Случилось это в конце мая. На пути к цели, которая находилась в глубоком тылу гитлеровцев, предстояло преодолеть мощный циклон. Учитывая трудности полета, командование выпустило на задание более опытные экипажи и предупредило их: в случае невозможности пробиться сквозь облака — возвращаться на свой аэродром.
Такое условие командование ставило всегда, когда была плохая погода. Но получалось так, что те, кто возвращался из-за плохих метеорологических условий, оказывались в меньшинстве; иногда это был один-единственный экипаж.
Бывало и так, что большинство экипажей прекратили выполнение задания, а ты один пробиваешься к цели, запорешься, и потом генерал Новодранов отругает:
— Какого черта на рожон прешь? Видишь, что плохо, — возвращайся. Мне такое геройство ни к чему. Мне люди дороже.

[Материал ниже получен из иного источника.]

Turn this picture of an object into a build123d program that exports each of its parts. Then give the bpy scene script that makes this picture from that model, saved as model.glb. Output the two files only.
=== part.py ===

Самоубийц среди нас не было, но тем не менее боязнь прослыть робким заставляла людей порой безрассудно рисковать.
В полете, о котором идет речь, перед экипажами встал вопрос: продолжать полет или возвращаться? Как правило, наиболее опытные всегда продолжают полет, менее опытные — возвращаются. Каждому, кто имел десяток-другой полетов, хотелось оказаться в числе «наиболее опытных». Но в данном случае получилось наоборот: самые опытные, видя невозможность пробиться, возвратились, остальные продолжали полет, и никто из них на базу не вернулся.
Спустя почти месяц в часть вернулся капитан Кулешов — штурман одного из экипажей, не вернувшихся в ту злополучную ночь с боевого задания.
Сидим мы однажды в столовой в ожидании обеда и вдруг видим — заходит Кулешов. Мы уже знали, что он вернулся, но больше нам ничего не было известно. Пригласили его за свой стол и попросили рассказать, что с ними случилось.
Плотный, среднего роста, спокойный, уравновешенный офицер с приятным добродушным лицом, он всегда выглядел так, будто собирается на боевое задание условно. Задание готовил легко, с прибаутками и всегда загадочно улыбался. С ним всегда было приятно быть вместе. Глубокое нервное потрясение в корне изменило и его облик, и душевное состояние, и поведение. Он стал неузнаваем. Вместо былого добродушия лицо его выражало не то удивление, не то испуг. Он был непривычно возбужден, ему нелегко было рассказать о случившемся.